Most kind of you. I was under the impression that it's an irrational, but your computation is nice. Gracias @mario99 @fresh_42

 

[mario99]

Most kind of you@mario99 @fresh_42

And it will look prettier if it starts at [imath]k = 1[/imath].

[imath]\displaystyle \frac{1084888}{5}\sum_{k=1}^{\infty}\frac{1}{10^{5k}} = 2.169797697\cdots[/imath]

I was under the impression that it's an irrational, but your computation is nice. Gracias @mario99 @fresh_42

Why do you think that it is an irrational number? Of course, we can express 2.169797697... as a fraction!

Why do you think that this number is special?

Also, you did not answer my question.

 

[Agent Smith]

Also, you did not answer my question.

It just popped up in my calculations in google sheets. Not sure if it appears elsewhere in math.

If I use trig ratios does it mean the result of the computation is likely an irrational. Not clear as to whether cancellations occur or not.

 

[fresh_42]

If I use trig ratios does it mean the result of the computation is likely an irrational. Not clear as to whether cancellations occur or not.

Real numbers are strange. Algebraic calculations usually lead to rational numbers although "most" real numbers are irrational. The values of trig functions and whether they are rational or not depend strongly on the angles. Only "a few" angles lead to rational numbers, "some more" to roots, and "mostly" to even weirder values.

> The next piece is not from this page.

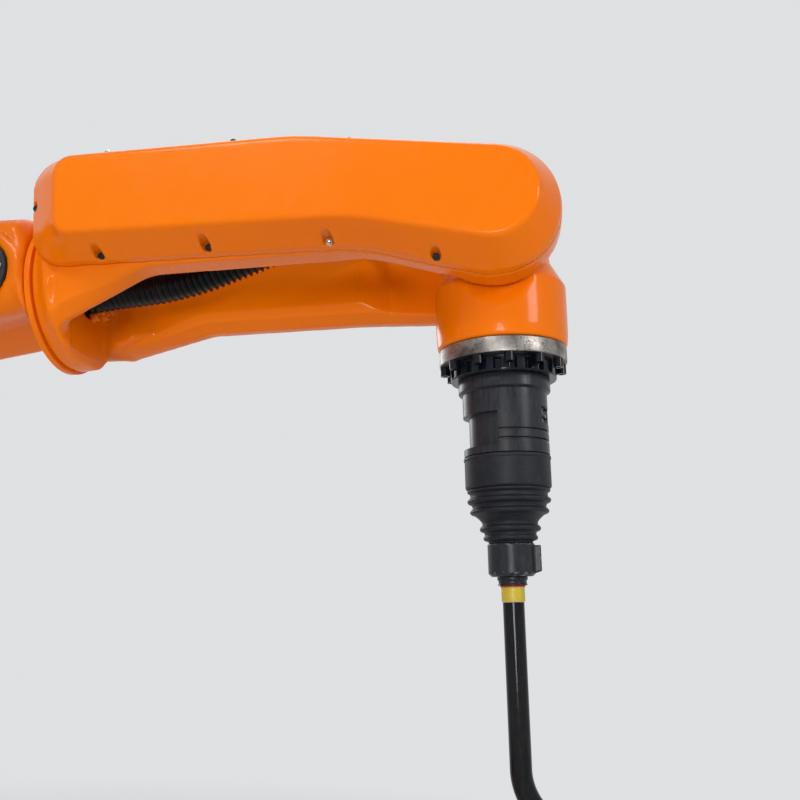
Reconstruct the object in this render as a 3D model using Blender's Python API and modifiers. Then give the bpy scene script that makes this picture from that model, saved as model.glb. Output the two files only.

The situation becomes even more complicated if you distinguish between algebraic numbers (zeros of polynomial expressions) and transcendental numbers like [imath] \pi\, , \,\mathrm{e} \, , \,\sin(1)[/imath] or [imath] 2^{\sqrt{2}}. [/imath]

 

[mario99]

It just popped up in my calculations in google sheets. Not sure if it appears elsewhere in math.

If I use trig ratios does it mean the result of the computation is likely an irrational. Not clear as to whether cancellations occur or not.

Whatever were your calculations, since [imath]\displaystyle 2.169797697\cdots = \frac{1084888}{499995}[/imath], it is not an irrational number.